Most parents opt for fast food, frozen meals, or processed options because of their convenience. (It’s a lot easier to pop a frozen pizza in the oven than it is to prepare an entire meal after work.) But with the right strategy, your family can eat healthy without spending hours in the kitchen each day. It’s called meal prepping. You can find some inspiring ideas here.
- Schedule Regular Healthcare Visits in Advance
While there are certainly larger issues at play – including a broken healthcare system that makes getting quality care expensive for low-income and middle-class families – there’s another issue that families face: lack of planning.
If you want to prioritize your child’s healthcare, plan their checkups and visits well in advance. This gives you time to put the appointment on your calendar and schedule around it.
In addition to regular visits to the primary care doctor, schedule dental cleanings for your kids.

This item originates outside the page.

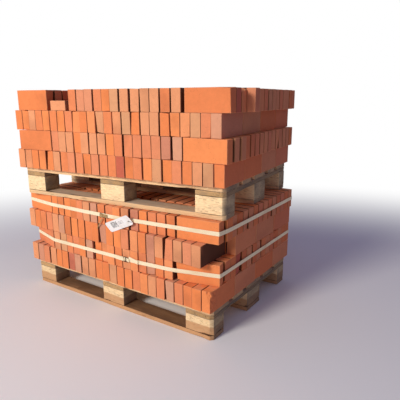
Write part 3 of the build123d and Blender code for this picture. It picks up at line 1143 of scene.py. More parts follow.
@dataclass
class BrickLoad:
    """The four courses on one pallet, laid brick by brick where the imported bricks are."""

    prefix: str
    place: Place
    shape: BrickShape
    clay: bpy.types.Material
    notes: dict[int, Notes]
    seed: int
    courses: int = 4
    rows: int = 4
    row_joint: float = 0.002
    uneven_height: float = 0.012
    uneven_length: float = 0.008
    uneven_turn: float = math.radians(0.28)
    tremble: float = 0.0006
    tremble_size: float = 0.03

    def build(self, nodes: dict[str, bpy.types.Object]) -> None:
        """Lay every course.

        Args:
            nodes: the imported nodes.
        """
        chance = np.random.default_rng(self.seed)
        tree = self._tree()
        for course in range(1, self.courses + 1):
            node = f"{self.prefix}_bricks_course_{course}"
            bricks = self._numbered(self._read(nodes[node]))
            mesh = tree.run(self._points(bricks, self.notes.get(course, Notes()), chance, node))
            link(f"{self.prefix}_course_{course}_bricks", mesh, [node])

    def _read(self, node: bpy.types.Object) -> list[Laid]:
        """Every brick of a course: its middle, its turn and its sizes."""
        form = solid_copy(node)
        bricks = []
        for corners in islands(form):
            edges = {edge for corner in corners for edge in corner.link_edges}
            level = [edge for edge in edges if abs(edge.verts[0].co.z - edge.verts[1].co.z) < WELD]
            longest = max(level, key=lambda edge: edge.calc_length())
            run = longest.verts[1].co - longest.verts[0].co
            yaw = math.atan2(run.y, run.x)
            back = Matrix.Rotation(-yaw, 3, "Z")
            spots = np.array([(back @ corner.co)[:] for corner in corners])
            low, high = spots.min(axis=0), spots.max(axis=0)
            centre = Matrix.Rotation(yaw, 3, "Z") @ Vector((low + high) / 2)
            bricks.append(Laid(centre, yaw, *(float(size) for size in high - low)))
        form.free()
        return bricks

    def _numbered(self, bricks: list[Laid]) -> list[Laid]:
        """Give each brick its run, row and number, and put them in a fixed order."""
        pitch = self.shape.length + self.row_joint
        for brick in bricks:
            spot = self.place.local(brick.centre)
            lengthwise = abs(math.cos(brick.yaw - self.place.turn)) > 0.7
            if lengthwise:
                brick.run = Run.LEFT_TURNED if spot.x < 0 else Run.RIGHT_TURNED
                brick.lies_at = spot.y
            else:
                brick.run = Run.LYING if brick.lying else Run.HEADER
                brick.row = round(spot.y / pitch + (self.rows - 1) / 2)
                brick.lies_at = spot.x
        ordered = sorted(bricks, key=lambda brick: (brick.run.value, brick.row, brick.lies_at))
        counts: dict[tuple[Run, int], int] = {}
        for brick in ordered:
            counts[(brick.run, brick.row)] = counts.get((brick.run, brick.row), 0) + 1
            brick.number = counts[(brick.run, brick.row)]
        self._note_clearances(ordered)
        return ordered

    def _note_clearances(self, bricks: list[Laid]) -> None:
        """Note which way each brick's outer end points, and how far its flanks stand clear."""
        turn = Matrix.Rotation(self.place.turn, 3, "Z")
        last_row = max(brick.row for brick in bricks)
        columned = any(brick.run in TURNED for brick in bricks)
        widest = max(self.place.local(brick.centre).x for brick in bricks)
        groups: dict[tuple[Run, int], list[Laid]] = {}
        for brick in bricks:
            groups.setdefault((brick.run, brick.row), []).append(brick)
        for (run, row), group in groups.items():
            if run in TURNED:
                outward = Vector((1 if run is Run.RIGHT_TURNED else -1, 0, 0))
                onward = Vector((0, 1, 0))
            else:
                outward = Vector((0, (row == last_row) - (row == 0), 0))
                onward = Vector((1, 0, 0))
            reaches = [self.place.local(brick.centre).dot(outward) + brick.along / 2 for brick in group]
            bare = self.shape.length if run in TURNED or not columned else 0.0
            short = self.place.local(group[-1].centre).x < widest - self.shape.thickness / 2
            for n, brick in enumerate(group):
                before = max(reaches[n] - reaches[n - 1], 0.0) if n else bare
                after = max(reaches[n] - reaches[n + 1], 0.0) if n + 1 < len(group) else bare
                if n + 1 == len(group) and short and run is Run.HEADER:
                    after = 0.0
                brick.outward, brick.onward, brick.clear = turn @ outward, turn @ onward, (before, after)

    def _clay_of(self, brick: Laid, notes: Notes, chance: np.random.Generator) -> float:
        """The place of a brick's colour on the clay ramp."""
        shares = np.array([clay.share for clay in Clay], float)
        drawn = list(Clay)[chance.choice(len(Clay), p=shares / shares.sum())]
        spread = chance.uniform(-0.45, 0.45) / (len(Clay) - 1)
        noted = notes.clays.get((brick.run, brick.number)) if brick.row == 0 else None
        return noted.place + spread * 0.4 if noted else drawn.place + spread

    def _points(
        self,
        bricks: list[Laid],
        notes: Notes,
        chance: np.random.Generator,
        name: str,
    ) -> bpy.types.Mesh:
        """One point a brick, which holds how the brick is turned, fitted, coloured and formed.

        Args:
            bricks: the bricks in order.
            notes: what sets some of them apart.
            chance: the source of everything random.
            name: name of the mesh.

        Returns:
            The mesh of points.
        """
        spots, turns, fits, kinds, clays, kilns, bare = [], [], [], [], [], [], []
        for brick in bricks:
            broken = notes.broken.get((brick.run, brick.number)) if brick.row == 0 else None
            lower = 1 - chance.uniform(0, self.uneven_height)
            shorter = 1 - chance.uniform(0, self.uneven_length)
            slimmer = 1 - chance.uniform(0, self.uneven_length)
            facing = self._facing(brick)
            tipped = math.pi / 2 if brick.lying else 0.0
            if broken is None:
                facing += math.pi * chance.integers(2)
                tipped += math.pi * chance.integers(2)
            wobble = chance.normal(0, self.uneven_turn / 2, 3)
            up, across = (brick.up, brick.across) if not brick.lying else (brick.across, brick.up)
            centre = brick.centre - Vector((0, 0, brick.up * (1 - lower) / 2))
            spots.append(centre[:])
            turns.append((tipped + wobble[0] * 0.5, wobble[1] * 0.3, facing + wobble[2]))
            ahead = Vector((math.cos(facing), math.sin(facing), 0.0))
            beside = Vector((-math.sin(facing), math.cos(facing), 0.0)) * math.cos(tipped)
            before, after = brick.clear if not brick.lying else (self.shape.length, self.shape.length)
            clear = (after, before) if beside.dot(brick.onward) > 0 else (before, after)
            bare.append((ahead.dot(brick.outward), *clear))
            along = self.shape.length if broken else brick.along
            slim = self.shape.thickness if broken else across
            taken = (along * shorter, slim * slimmer, up * lower)
            fits.append(tuple(size / whole for size, whole in zip(taken, self.shape.sizes)))
            draw = int(chance.integers(self.shape.worn_forms))
            kinds.append(self.shape.index(broken or Kind.WORN, draw))
            clays.append(self._clay_of(brick, notes, chance))
            kilns.append(chance.uniform())
        mesh = plain_mesh(name + "_points", spots)
        store(mesh, "turn", turns, "FLOAT_VECTOR")
        store(mesh, "fit", fits, "FLOAT_VECTOR")
        store(mesh, "kind", kinds, "INT")
        store(mesh, "clay", np.clip(clays, 0.0, 1.0))
        store(mesh, "kiln", kilns)
        store(mesh, "bare", bare, "FLOAT_VECTOR")
        return mesh

    def _facing(self, brick: Laid) -> float:
        """The turn that points a brick's own front end out of the load."""
        wanted = {Run.RIGHT_TURNED: 0.0, Run.LEFT_TURNED: math.pi}.get(brick.run, -math.pi / 2)
        off = math.remainder(brick.yaw - self.place.turn - wanted, 2 * math.pi)
        return brick.yaw + (math.pi if abs(off) > math.pi / 2 else 0.0)

    def _tree(self) -> Shaper:
        """The tree that lays one brick on each point and roughens it."""
        inputs = {
            "Brick Forms": self.shape.forms,
            "Tremble": self.tremble,
            "Tremble Size": self.tremble_size,
            "Material": self.clay,
        }
        tree = Shaper(f"lay_{self.prefix}_bricks", inputs)
        forms = {0: tree.named("Brick Forms"), "Separate Children": True, "Reset Children": True}
        laid = tree.node("GeometryNodeInstanceOnPoints", sockets={
            "Points": tree.named("Geometry"),
            "Instance": tree.node("GeometryNodeCollectionInfo", sockets=forms),
            "Pick Instance": True,
            "Instance Index": tree.stored("kind", "INT"),
            "Rotation": tree.stored("turn", "FLOAT_VECTOR"),
            "Scale": tree.stored("fit", "FLOAT_VECTOR"),
        })
        real = tree.node("GeometryNodeRealizeInstances", sockets={0: laid})
        blots = {"Scale": 0.5 / tree.named("Tremble Size"), "Detail": 1.0}
        rough = tree.node("ShaderNodeTexNoise", sockets=blots, outlet="Color")
        shift = tree.node("ShaderNodeVectorMath", {"operation": "SUBTRACT"}, {0: rough, 1: (0.5, 0.5, 0.5)})
        reach = {0: shift, "Scale": tree.named("Tremble")}
        moved = tree.node("ShaderNodeVectorMath", {"operation": "SCALE"}, reach)
        tree.finish(tree.node("GeometryNodeSetPosition", sockets={0: real, "Offset": moved}))
        return tree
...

Research shows that 42 percent of kids ages 2 to 11 suffer from tooth decay (which makes them 300 percent more likely to miss school).
- Place Limits on Screen Time (But Let Kids Decide)
Most kids clearly need to have limits on their screen time (otherwise they’d never surface for air). However, children also need to learn how to manage their time. The question is, how do you do both?
The best approach is to set parental timers on each device your child owns. For example, you might allow your child 60 minutes of tablet time per day. Once these 60 minutes pass, the device automatically powers down. The beauty of using this feature is that the child gets to decide when to use their device. They can choose to use 30 minutes in the morning and another 30 minutes in the afternoon. They can save all 60 minutes until the end of the day. It’s their call! They get to self-regulate and you don’t have to micromanage.
Set Your Child Up for Success
As a parent, you’re just trying to do the best you can with the resources you have. But hopefully the tips highlighted above will give you some practical tools you can use to reorient your child’s lifestyle in a positive manner. Whether you have toddlers or teenagers, a more intentional approach will serve you well.